Your task is to copy every line of this material exactly.
STORED DATA start
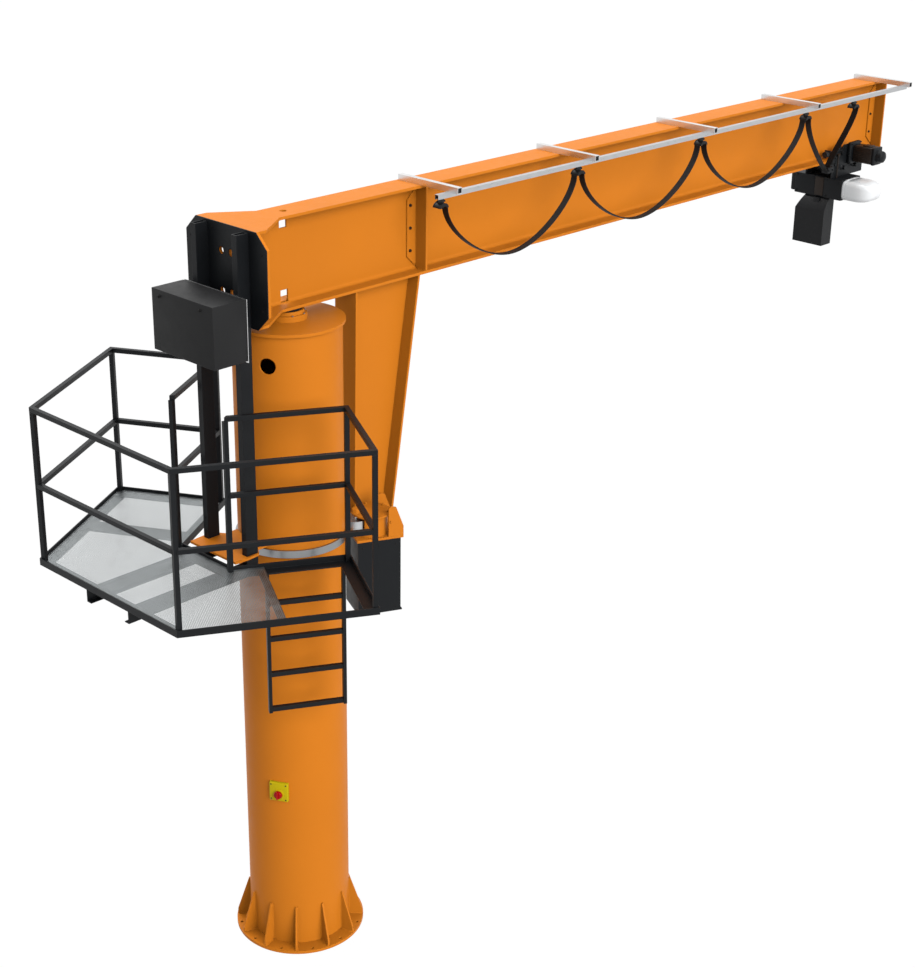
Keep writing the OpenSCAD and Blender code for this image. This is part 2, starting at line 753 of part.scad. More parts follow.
module roller_housings() color(orange) at_carriages() {
    difference() {
        along_z(foot_top, foot_top + drum_h) translate([drum_x, 0]) difference() {
            circle(d = drum_d);
            circle(d = drum_d - 2 * drum_wall);
        }
        translate([roller_x, 0, roller_z - 12]) cylinder(d = roller_d + 24, h = roller_h + 24);
        block([0, -collar_d / 2 - 4, foot_top - eps], [drum_x - drum_d / 2 + 40, collar_d / 2 + 4, foot_top + drum_h + eps]);
    }
    difference() {
        along_z(foot_top + drum_h, foot_top + drum_h + cover_t) translate([drum_x, 0]) circle(d = cover_d);
        translate([roller_x, 0, foot_top + drum_h - eps]) cylinder(d = axle_d + 2 * seat, h = cover_t + 2 * eps);
    }
}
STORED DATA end
▶ **WRITTEN SOLUTION**:
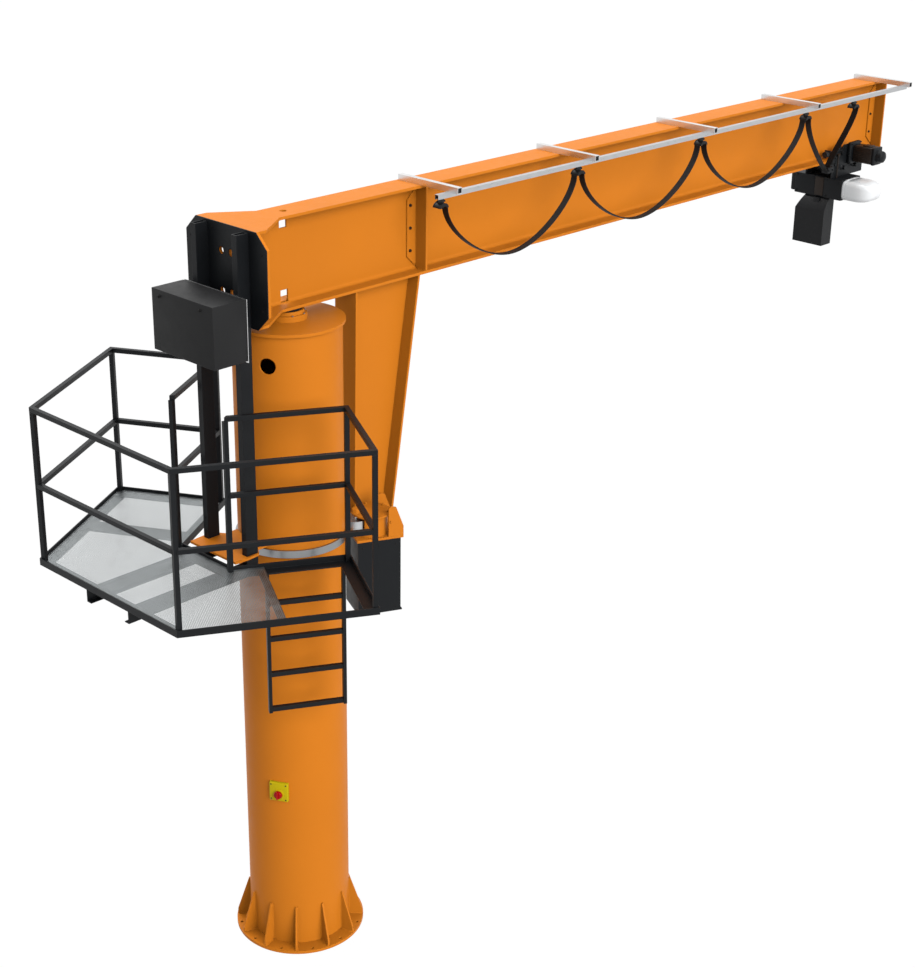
Keep writing the OpenSCAD and Blender code for this image. This is part 2, starting at line 753 of part.scad. More parts follow.
module roller_housings() color(orange) at_carriages() {
    difference() {
        along_z(foot_top, foot_top + drum_h) translate([drum_x, 0]) difference() {
            circle(d = drum_d);
            circle(d = drum_d - 2 * drum_wall);
        }
        translate([roller_x, 0, roller_z - 12]) cylinder(d = roller_d + 24, h = roller_h + 24);
        block([0, -collar_d / 2 - 4, foot_top - eps], [drum_x - drum_d / 2 + 40, collar_d / 2 + 4, foot_top + drum_h + eps]);
    }
    difference() {
        along_z(foot_top + drum_h, foot_top + drum_h + cover_t) translate([drum_x, 0]) circle(d = cover_d);
        translate([roller_x, 0, foot_top + drum_h - eps]) cylinder(d = axle_d + 2 * seat, h = cover_t + 2 * eps);
    }
}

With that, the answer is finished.